→ Stated exercise
Copy every line of the data in which the word "Blender" occurs.

==== Source data

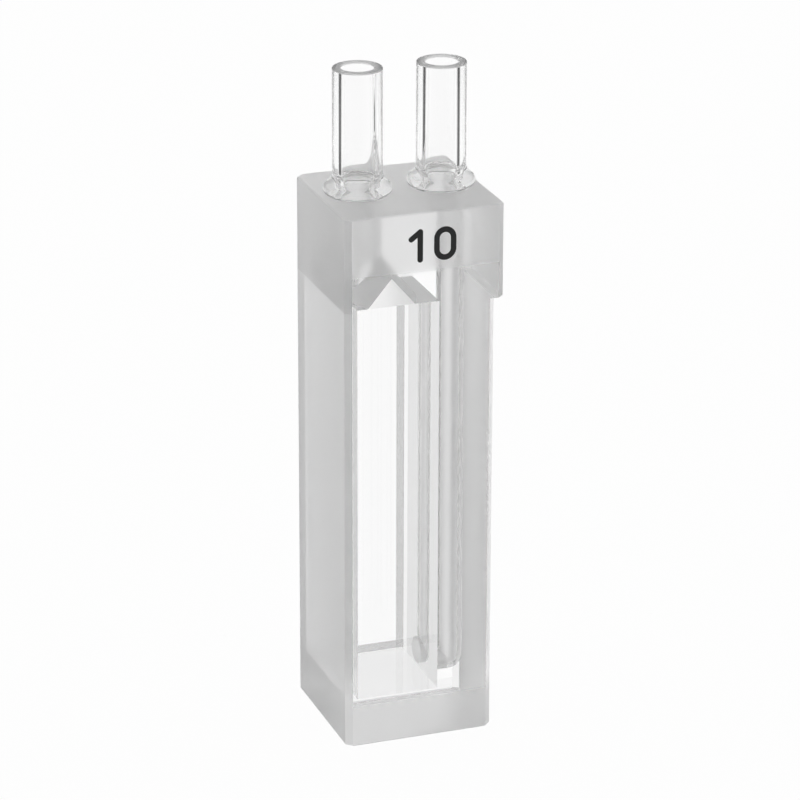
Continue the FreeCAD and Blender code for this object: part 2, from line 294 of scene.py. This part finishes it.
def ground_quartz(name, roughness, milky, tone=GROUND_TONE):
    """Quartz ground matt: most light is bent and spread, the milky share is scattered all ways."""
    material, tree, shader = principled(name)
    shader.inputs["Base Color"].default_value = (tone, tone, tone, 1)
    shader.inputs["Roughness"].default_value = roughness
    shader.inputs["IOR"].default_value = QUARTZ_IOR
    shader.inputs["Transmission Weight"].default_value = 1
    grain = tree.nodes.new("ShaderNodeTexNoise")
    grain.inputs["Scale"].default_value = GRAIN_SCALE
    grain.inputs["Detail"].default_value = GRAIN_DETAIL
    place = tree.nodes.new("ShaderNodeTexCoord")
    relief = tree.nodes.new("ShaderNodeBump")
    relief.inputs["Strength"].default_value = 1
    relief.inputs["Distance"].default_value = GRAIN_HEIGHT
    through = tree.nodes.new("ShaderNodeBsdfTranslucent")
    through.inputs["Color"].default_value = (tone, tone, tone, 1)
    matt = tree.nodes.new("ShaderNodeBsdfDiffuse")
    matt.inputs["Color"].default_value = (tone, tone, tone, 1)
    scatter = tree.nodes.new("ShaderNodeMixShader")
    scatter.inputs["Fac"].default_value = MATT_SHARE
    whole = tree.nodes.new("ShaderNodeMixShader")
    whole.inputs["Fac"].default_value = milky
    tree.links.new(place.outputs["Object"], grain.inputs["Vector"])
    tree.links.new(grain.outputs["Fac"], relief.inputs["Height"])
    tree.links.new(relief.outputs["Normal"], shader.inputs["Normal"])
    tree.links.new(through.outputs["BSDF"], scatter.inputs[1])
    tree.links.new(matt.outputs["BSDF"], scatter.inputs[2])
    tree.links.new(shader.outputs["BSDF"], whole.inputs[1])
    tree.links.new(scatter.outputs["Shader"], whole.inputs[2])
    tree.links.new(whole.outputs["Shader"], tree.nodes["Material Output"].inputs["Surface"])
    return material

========
==== Source data

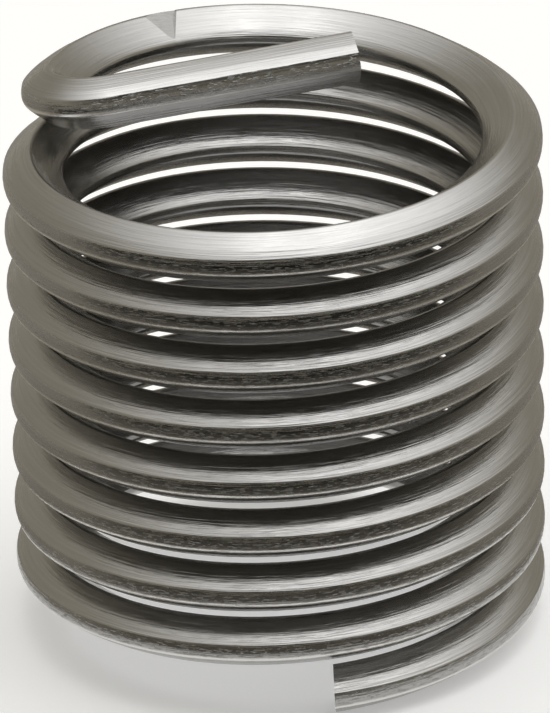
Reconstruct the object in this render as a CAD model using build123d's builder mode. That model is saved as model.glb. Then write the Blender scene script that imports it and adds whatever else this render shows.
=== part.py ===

========

→ Reply
Continue the FreeCAD and Blender code for this object: part 2, from line 294 of scene.py. This part finishes it.
Reconstruct the object in this render as a CAD model using build123d's builder mode. That model is saved as model.glb. Then write the Blender scene script that imports it and adds whatever else this render shows.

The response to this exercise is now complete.